▶ PROBLEM
Reproduce precisely the lines of the listing below, starting with the line that contains "const scale = new THREE.Group();" and stopping after the line that contains "bpy.context.scene.collection.objects.link(empty)"; include nothing else.

▶ STORED DATA
##############################
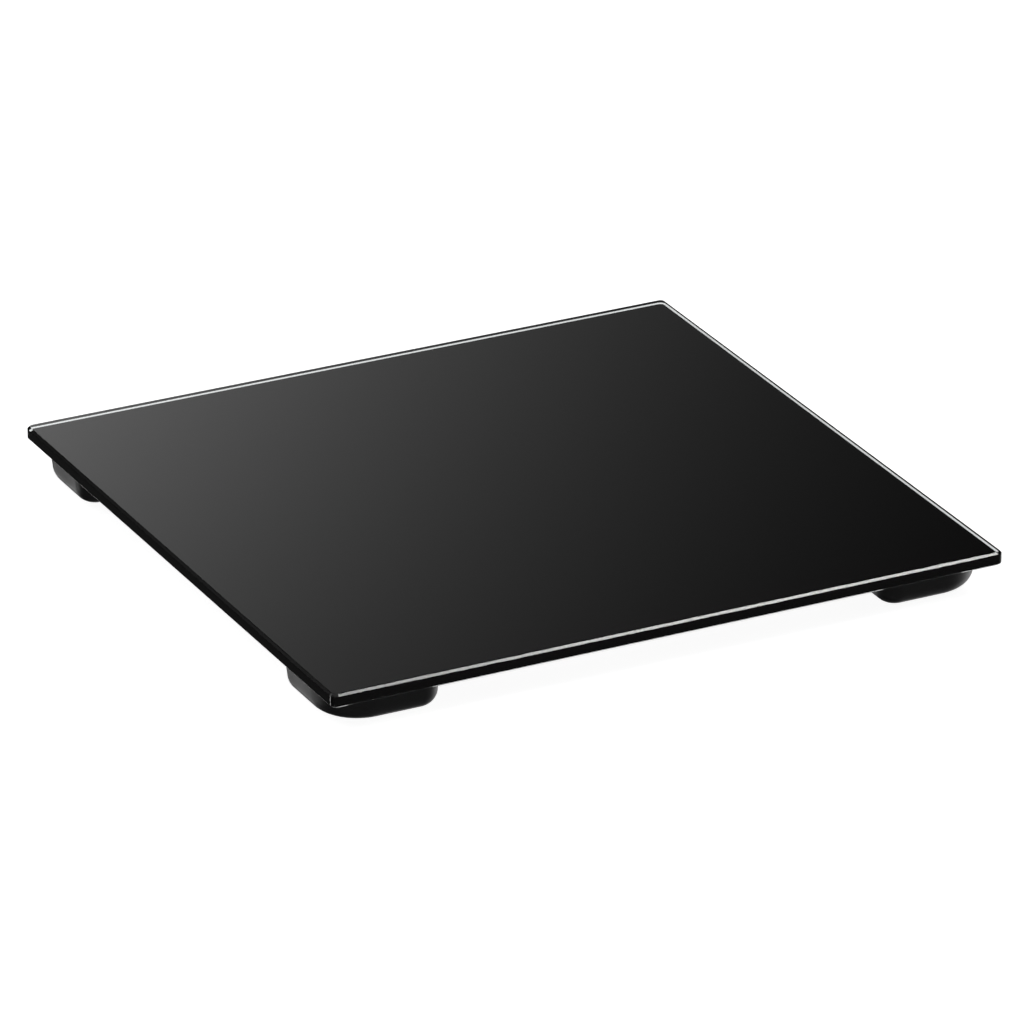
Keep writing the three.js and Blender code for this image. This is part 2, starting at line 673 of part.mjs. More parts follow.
function battery(row) {
  const half = BATTERY_LENGTH / 2;
  const shoulder = half - NUB_HEIGHT;
  const profile = [
    [0, -half],
    [BATTERY_RADIUS - BATTERY_CHAMFER, -half],
    [BATTERY_RADIUS, -half + BATTERY_CHAMFER],
    [BATTERY_RADIUS, shoulder - BATTERY_CHAMFER],
    [BATTERY_RADIUS - BATTERY_CHAMFER, shoulder],
    [NUB_RADIUS, shoulder],
    [NUB_RADIUS, half],
    [0, half],
  ];
  // The middle cell points the other way, so the three are in series.
  const turn = row === 1 ? -Math.PI / 2 : Math.PI / 2;
  return turned(profile).rotateY(turn).translate(0, BATTERY_ROWS[row], BATTERY_Z);
}

// A contact plate on one wall of the bay, with a spring or a dimple at each row that it serves.
function contact(wallSide, rows) {
  const ys = rows.map(({ row }) => BATTERY_ROWS[row]);
  const [low, high] = [Math.min(...ys) - CONTACT_HALF_Y, Math.max(...ys) + CONTACT_HALF_Y];
  const [xa, xb] = [wallSide * CONTACT_X, wallSide * (CONTACT_X + CONTACT_THICK)];
  let shape = block([Math.min(xa, xb), low, CONTACT_Z[0]], [Math.max(xa, xb), high, CONTACT_Z[1]]);
  for (const { row, spring } of rows) shape = shape.add(contactTip(wallSide, BATTERY_ROWS[row], spring));
  return shape;
}

function contactTip(wallSide, y, spring) {
  const gap = CONTACT_X - BATTERY_LENGTH / 2 - TIP_GAP;
  const sink = CONTACT_THICK / 2;
  const [root, tip] = spring ? SPRING_RADII : DIMPLE_RADII;
  const profile = [[0, -sink], [root, -sink], [root, 0], [tip, gap], [0, gap]];
  const geometry = turned(profile).rotateY(-wallSide * Math.PI / 2);
  return solid(geometry.translate(wallSide * CONTACT_X, y, BATTERY_Z));
}

function wire(points) {
  const path = new THREE.CatmullRomCurve3(points.map((point) => new THREE.Vector3(...point)));
  const section = new THREE.Shape().absarc(0, 0, WIRE_RADIUS, 0, 2 * Math.PI);
  const options = { steps: WIRE_STEPS, curveSegments: WIRE_SIDES, extrudePath: path };
  return new THREE.ExtrudeGeometry(section, options);
}

// ---- Circuit board ----

function pcb() {
  let board = block([-PCB_HALF_X, PCB_Y[0], PCB_BOTTOM], [PCB_HALF_X, PCB_Y[1], PCB_TOP]);
  for (const [x, y] of PCB_POSTS)
    board = board.subtract(post(x, y, BOARD_HOLE, PCB_BOTTOM - 1, PCB_TOP + 1));
  return board;
}

function pcbScrew() {
  const [point, full] = SCREW_POINT;
  const [crownIn, crownDown] = SCREW_CROWN;
  const profile = [
    [0, point],
    [SCREW_RADIUS, full],
    [SCREW_RADIUS, PCB_TOP],
    [SCREW_HEAD_RADIUS, PCB_TOP],
    [SCREW_HEAD_RADIUS, SCREW_HEAD_TOP - crownDown],
    [SCREW_HEAD_RADIUS - crownIn, SCREW_HEAD_TOP],
    [0, SCREW_HEAD_TOP],
  ];
  const [long, short] = SCREW_CROSS;
  const [bottom, top] = [SCREW_HEAD_TOP - SCREW_CROSS_DEPTH, SCREW_HEAD_TOP + 1];
  return solid(turned(profile))
    .subtract(block([-long, -short, bottom], [long, short, top]))
    .subtract(block([-short, -long, bottom], [short, long, top]));
}

// A rounded block on the display's place.
function displayBlock(inset, rings) {
  const [near, far] = DISPLAY_Y;
  const [halfX, halfY] = [DISPLAY_HALF_X - inset, (far - near) / 2 - inset];
  const shape = lofted(halfX, halfY, Array(4).fill(DISPLAY_CORNER), rings);
  return shape.translate(0, (near + far) / 2, 0);
}

function displayModule() {
  return displayBlock(0, [[EDGE, DISPLAY_TOP], [0, DISPLAY_TOP - EDGE], [0, PCB_TOP]]);
}

function displayDiffuser() {
  return displayBlock(DIFFUSER_INSET, [[0, DIFFUSER_TOP], [0, DISPLAY_TOP]]);
}

// A block round the middle of the chip.
function chipBlock(halfX, halfY, bottom, top) {
  const [x, y] = CHIP_AT;
  return block([x - halfX, y - halfY, bottom], [x + halfX, y + halfY, top]);
}

function mcuChip() {
  return chipBlock(CHIP_HALF, CHIP_HALF, CHIP_BOTTOM, CHIP_TOP)
    .add(chipBlock(PIN_REACH, PIN_HALF, PIN_BOTTOM, PCB_BOTTOM))
    .add(chipBlock(PIN_HALF, PIN_REACH, PIN_BOTTOM, PCB_BOTTOM));
}

function tactSwitch() {
  const [x, y] = BUTTON_AT;
  const low = [x - SWITCH_HALF, y - SWITCH_HALF, SWITCH_BOTTOM];
  const high = [x + SWITCH_HALF, y + SWITCH_HALF, PCB_BOTTOM];
  const plunger = post(x, y, PLUNGER_RADIUS, BUTTON_TOP + BUTTON_TRAVEL_GAP, SWITCH_BOTTOM + SINK);
  return block(low, high).add(plunger);
}

function unitButton() {
  const profile = [
    [0, BUTTON_BOTTOM],
    [BUTTON_RADIUS - EDGE, BUTTON_BOTTOM],
    [BUTTON_RADIUS, BUTTON_BOTTOM + EDGE],
    [BUTTON_RADIUS, BUTTON_FLANGE_BOTTOM],
    [BUTTON_FLANGE, BUTTON_FLANGE_BOTTOM],
    [BUTTON_FLANGE, BUTTON_TOP],
    [0, BUTTON_TOP],
  ];
  return turned(profile).translate(...BUTTON_AT, 0);
}

function electronics() {
  const group = new THREE.Group();
  group.add(
    part("electronics_tray", tray(), blackPlastic),
    part("tray_bond_tape", trayTape(), foamTape),
    part("battery_door", batteryDoor(), blackPlastic),
    part("pcb", pcb(), boardGreen),
    part("mcu_chip", mcuChip(), chipBlack),
    part("display_module", displayModule(), displayBlack),
    part("display_diffuser", displayDiffuser(), diffuserWhite),
    part("tact_switch", tactSwitch(), nickel),
    part("unit_button", unitButton(), buttonGrey),
    part("contact_positive", contact(1, [{ row: 0, spring: false }]), nickel),
    part("contact_bridge_left", contact(-1, [{ row: 0, spring: true }, { row: 1, spring: false }]), nickel),
    part("contact_bridge_right", contact(1, [{ row: 1, spring: true }, { row: 2, spring: false }]), nickel),
    part("contact_negative", contact(-1, [{ row: 2, spring: true }]), nickel),
    part("battery_wire_red", wire(RED_ROUTE), wireRed),
    part("battery_wire_black", wire(BLACK_ROUTE), wireBlack),
  );
  for (let row = 0; row < BATTERY_ROWS.length; row++)
    group.add(part("aaa_battery_" + (row + 1), battery(row), batteryWrap));
  for (const [name, at] of [["left", PCB_POSTS[0]], ["right", PCB_POSTS[3]]])
    group.add(part("pcb_screw_" + name, geometryOf(pcbScrew()).translate(...at, 0), steel));
  return group;
}

const scale = new THREE.Group();
scale.add(
  part("glass_platform", glassPlatform(), glass),
  part("back_film", backFilm(), blackFilm),
  side("left", 1),
  side("right", -1),
  electronics(),
);

export default scale;
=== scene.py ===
"""The looks of a digital bathroom scale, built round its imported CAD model.

The mesh helpers and the constants whose names end in _MM are in millimetres, and Blender's own lengths are
in metres.
"""

import math

import bmesh
import bpy
from mathutils import Matrix, Quaternion, Vector

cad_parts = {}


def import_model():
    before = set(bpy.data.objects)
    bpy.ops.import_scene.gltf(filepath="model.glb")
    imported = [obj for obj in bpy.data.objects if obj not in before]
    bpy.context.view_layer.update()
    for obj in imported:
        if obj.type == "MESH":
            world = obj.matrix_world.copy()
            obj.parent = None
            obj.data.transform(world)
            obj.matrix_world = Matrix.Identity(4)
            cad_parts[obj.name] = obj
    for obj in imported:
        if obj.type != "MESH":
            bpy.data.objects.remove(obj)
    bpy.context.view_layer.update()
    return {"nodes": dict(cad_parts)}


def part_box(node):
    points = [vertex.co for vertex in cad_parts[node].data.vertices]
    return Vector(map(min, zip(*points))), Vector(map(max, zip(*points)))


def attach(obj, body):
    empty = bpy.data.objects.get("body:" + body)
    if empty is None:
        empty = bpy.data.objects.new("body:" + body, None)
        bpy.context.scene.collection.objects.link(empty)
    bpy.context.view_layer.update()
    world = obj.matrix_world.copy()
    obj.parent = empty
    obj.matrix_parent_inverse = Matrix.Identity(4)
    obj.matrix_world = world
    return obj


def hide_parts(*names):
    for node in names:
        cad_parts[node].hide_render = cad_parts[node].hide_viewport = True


MM = 0.001

# ---- Glass and film ----

GLASS_CORNER_MM = 3.0
ARRIS_MM = 1.0
LOWER_ARRIS_MM = 0.75  # the lower one is a little flatter
ARRIS_ROUND_MM = 0.12
PRINT_RING_MM = 0.05
DOWNWARD = -0.99  # a face whose normal's Z is below this faces down
FILM_INSET_MM = 1.25
FILM_GAP_MM = 0.02  # keeps the film's faces off the glass's
FILM_BREAK_MM = 0.05

# ---- Foot housing ----

FOOT_CORNER_MM = 10.0
FOOT_OUTER_CORNER_MM = 22.0
FOOT_WALL_MM = 2.2
FOOT_DECK_MM = 2.0
FOOT_DRAFT_MM = 0.6
FOOT_FILLET_MM = 7.5
FOOT_LIP_INSET_MM = 8.25
TOP_BREAK_MM = 0.3
TOP_BREAK_MIDDLE_MM = 0.08
LIP_BREAK_MM = 0.25
LIP_BREAK_MIDDLE_MM = 0.07
CELL_PEG_MM = 13.5  # the load cell's four pegs are this far from the middle, along X and Y
BOSS_RADIUS_MM = 3.5
BOSS_BOTTOM_MM = 10.5
PEG_RADIUS_MM = 1.2
PEG_BOTTOM_MM = 7.5
PEG_HEAD_RADIUS_MM = 2.1
PEG_HEAD_BOTTOM_MM = 7.0
PEG_HEAD_TOP_MM = 7.7
LEAD_NOTCH_MM = 2.4  # half the width of the lead's way out
CHANNEL_Y_MM = (8, 23)
NOTCH_Y_MM = (21, 31)
NOTCH_BOTTOM_MM = 13.0

# ---- Foot plate and rubber pad ----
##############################
▶ SOLUTION FOR THIS EXERCISE
const scale = new THREE.Group();
scale.add(
  part("glass_platform", glassPlatform(), glass),
  part("back_film", backFilm(), blackFilm),
  side("left", 1),
  side("right", -1),
  electronics(),
);

export default scale;
=== scene.py ===
"""The looks of a digital bathroom scale, built round its imported CAD model.

The mesh helpers and the constants whose names end in _MM are in millimetres, and Blender's own lengths are
in metres.
"""

import math

import bmesh
import bpy
from mathutils import Matrix, Quaternion, Vector

cad_parts = {}


def import_model():
    before = set(bpy.data.objects)
    bpy.ops.import_scene.gltf(filepath="model.glb")
    imported = [obj for obj in bpy.data.objects if obj not in before]
    bpy.context.view_layer.update()
    for obj in imported:
        if obj.type == "MESH":
            world = obj.matrix_world.copy()
            obj.parent = None
            obj.data.transform(world)
            obj.matrix_world = Matrix.Identity(4)
            cad_parts[obj.name] = obj
    for obj in imported:
        if obj.type != "MESH":
            bpy.data.objects.remove(obj)
    bpy.context.view_layer.update()
    return {"nodes": dict(cad_parts)}


def part_box(node):
    points = [vertex.co for vertex in cad_parts[node].data.vertices]
    return Vector(map(min, zip(*points))), Vector(map(max, zip(*points)))


def attach(obj, body):
    empty = bpy.data.objects.get("body:" + body)
    if empty is None:
        empty = bpy.data.objects.new("body:" + body, None)
        bpy.context.scene.collection.objects.link(empty)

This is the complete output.